▶ _Stated goal_
Write out the listing in full, matching it word for word.

▶ _Data excerpt_
********************

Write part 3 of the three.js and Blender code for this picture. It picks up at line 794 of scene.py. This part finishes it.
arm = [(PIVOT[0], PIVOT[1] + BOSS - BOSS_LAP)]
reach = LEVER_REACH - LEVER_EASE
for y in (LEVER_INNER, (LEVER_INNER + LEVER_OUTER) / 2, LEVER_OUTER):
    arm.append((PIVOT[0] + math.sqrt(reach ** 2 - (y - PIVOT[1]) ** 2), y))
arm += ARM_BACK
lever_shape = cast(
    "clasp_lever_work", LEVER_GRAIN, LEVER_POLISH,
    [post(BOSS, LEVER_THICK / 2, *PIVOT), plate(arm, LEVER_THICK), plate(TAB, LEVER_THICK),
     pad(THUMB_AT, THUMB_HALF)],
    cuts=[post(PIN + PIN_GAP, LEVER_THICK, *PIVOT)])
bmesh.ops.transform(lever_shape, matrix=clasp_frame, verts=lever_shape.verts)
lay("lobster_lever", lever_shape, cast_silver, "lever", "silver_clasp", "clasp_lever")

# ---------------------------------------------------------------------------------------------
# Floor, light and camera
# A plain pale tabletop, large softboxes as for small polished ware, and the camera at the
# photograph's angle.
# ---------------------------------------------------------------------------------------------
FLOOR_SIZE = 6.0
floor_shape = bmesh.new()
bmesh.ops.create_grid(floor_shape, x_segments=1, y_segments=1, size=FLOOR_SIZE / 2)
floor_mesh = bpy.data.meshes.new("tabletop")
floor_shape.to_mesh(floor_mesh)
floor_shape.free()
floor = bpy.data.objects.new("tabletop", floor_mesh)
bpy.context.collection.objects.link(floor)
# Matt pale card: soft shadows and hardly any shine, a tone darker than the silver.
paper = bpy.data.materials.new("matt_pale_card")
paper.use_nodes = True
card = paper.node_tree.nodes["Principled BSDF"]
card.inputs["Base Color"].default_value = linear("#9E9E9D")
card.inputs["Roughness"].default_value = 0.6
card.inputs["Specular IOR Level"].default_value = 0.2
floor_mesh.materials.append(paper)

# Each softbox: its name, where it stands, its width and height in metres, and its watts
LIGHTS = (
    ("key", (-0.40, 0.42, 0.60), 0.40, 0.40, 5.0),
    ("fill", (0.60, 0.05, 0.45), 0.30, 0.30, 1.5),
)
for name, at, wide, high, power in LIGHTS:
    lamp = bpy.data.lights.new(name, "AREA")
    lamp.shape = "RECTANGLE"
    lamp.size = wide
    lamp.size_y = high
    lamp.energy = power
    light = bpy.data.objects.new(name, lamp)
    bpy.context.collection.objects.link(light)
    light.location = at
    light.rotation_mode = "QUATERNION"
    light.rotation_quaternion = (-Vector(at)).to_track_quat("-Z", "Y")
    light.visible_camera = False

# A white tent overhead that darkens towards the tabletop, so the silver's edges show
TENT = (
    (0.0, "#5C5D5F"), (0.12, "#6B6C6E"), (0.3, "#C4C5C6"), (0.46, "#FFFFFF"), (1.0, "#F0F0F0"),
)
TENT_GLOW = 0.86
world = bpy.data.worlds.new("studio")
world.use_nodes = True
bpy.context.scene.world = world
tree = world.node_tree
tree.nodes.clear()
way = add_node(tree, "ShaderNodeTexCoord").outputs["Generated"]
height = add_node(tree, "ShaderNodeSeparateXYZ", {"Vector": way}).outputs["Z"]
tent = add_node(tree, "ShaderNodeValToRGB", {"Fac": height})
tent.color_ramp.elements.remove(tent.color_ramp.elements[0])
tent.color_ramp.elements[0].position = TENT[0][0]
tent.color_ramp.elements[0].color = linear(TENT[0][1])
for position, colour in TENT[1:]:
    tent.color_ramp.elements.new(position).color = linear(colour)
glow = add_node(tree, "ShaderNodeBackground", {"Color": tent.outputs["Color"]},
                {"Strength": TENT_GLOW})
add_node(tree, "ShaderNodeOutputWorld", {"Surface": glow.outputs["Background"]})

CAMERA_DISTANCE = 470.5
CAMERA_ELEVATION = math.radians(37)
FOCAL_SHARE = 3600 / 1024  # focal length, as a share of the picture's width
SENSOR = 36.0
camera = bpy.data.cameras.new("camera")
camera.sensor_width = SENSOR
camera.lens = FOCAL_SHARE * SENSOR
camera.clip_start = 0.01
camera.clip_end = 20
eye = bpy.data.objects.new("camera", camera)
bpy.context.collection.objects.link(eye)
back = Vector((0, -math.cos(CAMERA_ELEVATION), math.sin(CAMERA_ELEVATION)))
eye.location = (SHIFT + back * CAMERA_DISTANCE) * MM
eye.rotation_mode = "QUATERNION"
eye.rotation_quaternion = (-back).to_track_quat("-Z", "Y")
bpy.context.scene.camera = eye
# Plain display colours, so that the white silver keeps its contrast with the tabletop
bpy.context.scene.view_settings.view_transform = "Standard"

********************

▶ _Answer to this task_
Write part 3 of the three.js and Blender code for this picture. It picks up at line 794 of scene.py. This part finishes it.
arm = [(PIVOT[0], PIVOT[1] + BOSS - BOSS_LAP)]
reach = LEVER_REACH - LEVER_EASE
for y in (LEVER_INNER, (LEVER_INNER + LEVER_OUTER) / 2, LEVER_OUTER):
    arm.append((PIVOT[0] + math.sqrt(reach ** 2 - (y - PIVOT[1]) ** 2), y))
arm += ARM_BACK
lever_shape = cast(
    "clasp_lever_work", LEVER_GRAIN, LEVER_POLISH,
    [post(BOSS, LEVER_THICK / 2, *PIVOT), plate(arm, LEVER_THICK), plate(TAB, LEVER_THICK),
     pad(THUMB_AT, THUMB_HALF)],
    cuts=[post(PIN + PIN_GAP, LEVER_THICK, *PIVOT)])
bmesh.ops.transform(lever_shape, matrix=clasp_frame, verts=lever_shape.verts)
lay("lobster_lever", lever_shape, cast_silver, "lever", "silver_clasp", "clasp_lever")

# ---------------------------------------------------------------------------------------------
# Floor, light and camera
# A plain pale tabletop, large softboxes as for small polished ware, and the camera at the
# photograph's angle.
# ---------------------------------------------------------------------------------------------
FLOOR_SIZE = 6.0
floor_shape = bmesh.new()
bmesh.ops.create_grid(floor_shape, x_segments=1, y_segments=1, size=FLOOR_SIZE / 2)
floor_mesh = bpy.data.meshes.new("tabletop")
floor_shape.to_mesh(floor_mesh)
floor_shape.free()
floor = bpy.data.objects.new("tabletop", floor_mesh)
bpy.context.collection.objects.link(floor)
# Matt pale card: soft shadows and hardly any shine, a tone darker than the silver.
paper = bpy.data.materials.new("matt_pale_card")
paper.use_nodes = True
card = paper.node_tree.nodes["Principled BSDF"]
card.inputs["Base Color"].default_value = linear("#9E9E9D")
card.inputs["Roughness"].default_value = 0.6
card.inputs["Specular IOR Level"].default_value = 0.2
floor_mesh.materials.append(paper)

# Each softbox: its name, where it stands, its width and height in metres, and its watts
LIGHTS = (
    ("key", (-0.40, 0.42, 0.60), 0.40, 0.40, 5.0),
    ("fill", (0.60, 0.05, 0.45), 0.30, 0.30, 1.5),
)
for name, at, wide, high, power in LIGHTS:
    lamp = bpy.data.lights.new(name, "AREA")
    lamp.shape = "RECTANGLE"
    lamp.size = wide
    lamp.size_y = high
    lamp.energy = power
    light = bpy.data.objects.new(name, lamp)
    bpy.context.collection.objects.link(light)
    light.location = at
    light.rotation_mode = "QUATERNION"
    light.rotation_quaternion = (-Vector(at)).to_track_quat("-Z", "Y")
    light.visible_camera = False

# A white tent overhead that darkens towards the tabletop, so the silver's edges show
TENT = (
    (0.0, "#5C5D5F"), (0.12, "#6B6C6E"), (0.3, "#C4C5C6"), (0.46, "#FFFFFF"), (1.0, "#F0F0F0"),
)
TENT_GLOW = 0.86
world = bpy.data.worlds.new("studio")
world.use_nodes = True
bpy.context.scene.world = world
tree = world.node_tree
tree.nodes.clear()
way = add_node(tree, "ShaderNodeTexCoord").outputs["Generated"]
height = add_node(tree, "ShaderNodeSeparateXYZ", {"Vector": way}).outputs["Z"]
tent = add_node(tree, "ShaderNodeValToRGB", {"Fac": height})
tent.color_ramp.elements.remove(tent.color_ramp.elements[0])
tent.color_ramp.elements[0].position = TENT[0][0]
tent.color_ramp.elements[0].color = linear(TENT[0][1])
for position, colour in TENT[1:]:
    tent.color_ramp.elements.new(position).color = linear(colour)
glow = add_node(tree, "ShaderNodeBackground", {"Color": tent.outputs["Color"]},
                {"Strength": TENT_GLOW})
add_node(tree, "ShaderNodeOutputWorld", {"Surface": glow.outputs["Background"]})

CAMERA_DISTANCE = 470.5
CAMERA_ELEVATION = math.radians(37)
FOCAL_SHARE = 3600 / 1024  # focal length, as a share of the picture's width
SENSOR = 36.0
camera = bpy.data.cameras.new("camera")
camera.sensor_width = SENSOR
camera.lens = FOCAL_SHARE * SENSOR
camera.clip_start = 0.01
camera.clip_end = 20
eye = bpy.data.objects.new("camera", camera)
bpy.context.collection.objects.link(eye)
back = Vector((0, -math.cos(CAMERA_ELEVATION), math.sin(CAMERA_ELEVATION)))
eye.location = (SHIFT + back * CAMERA_DISTANCE) * MM
eye.rotation_mode = "QUATERNION"
eye.rotation_quaternion = (-back).to_track_quat("-Z", "Y")
bpy.context.scene.camera = eye
# Plain display colours, so that the white silver keeps its contrast with the tabletop
bpy.context.scene.view_settings.view_transform = "Standard"